Saliency Guided Discriminative Learning for Insect Pest Recognition

Recognition of insect pests in the wild plays a key role in crop protection. Large-scale pest recognition in natural scenes is extremely challenging due to significant intra-class variation and small inter-class variation within sub-categories. Existing works typically use state-of-the-art convolutional neural networks (CNNs) to extract global features directly for pest classification, while neglecting the effectiveness of fine-grained features for identifying visually similar pest categories under a specific super-category. In this paper, we propose a saliency guided discriminative learning network (SGDL-Net) to tackle these problems.

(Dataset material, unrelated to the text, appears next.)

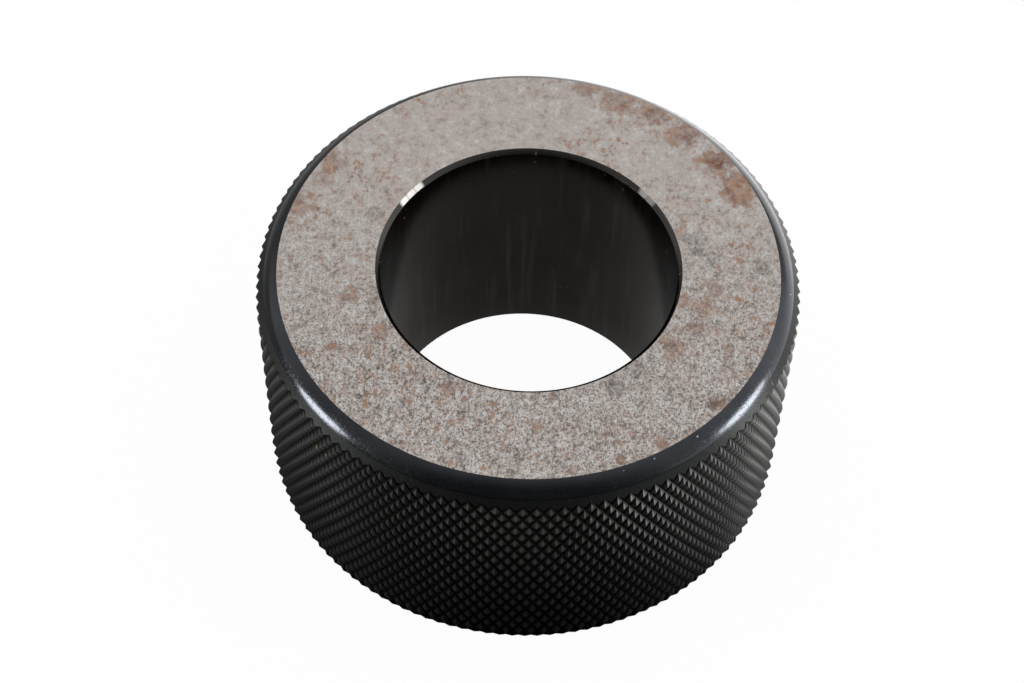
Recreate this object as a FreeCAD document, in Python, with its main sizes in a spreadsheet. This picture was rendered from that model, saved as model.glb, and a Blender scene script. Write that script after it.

The proposed SGDL-Net simultaneously mines global features and fine-grained features in a multi-task learning manner. We design two branches with shared parameters for pest datasets with a hierarchical structure: the raw branch and the fine-grained branch. The raw branch is utilized to extract coarse-grained features, i.e., global features, and the fine-grained branch mines fine-grained features through a fine-grained feature mining module (FFMM) as a way to constrain feature learning in the raw branch. In particular, we leverage a salient object location module (SOLM) to locate the salient object in the image and feed it to the fine-grained branch. Finally, through the co-training of the two branches, SGDL-Net is able to learn coarse-grained and fine-grained combined discriminative features via a single CNN. Experimental results show that SGDL-Net achieves state-of-the-art performance on the benchmark dataset IP102 used for insect pest recognition. Meanwhile, ablative studies demonstrate the promise of its application on other hierarchically structured datasets (e.g., CIFAR-100).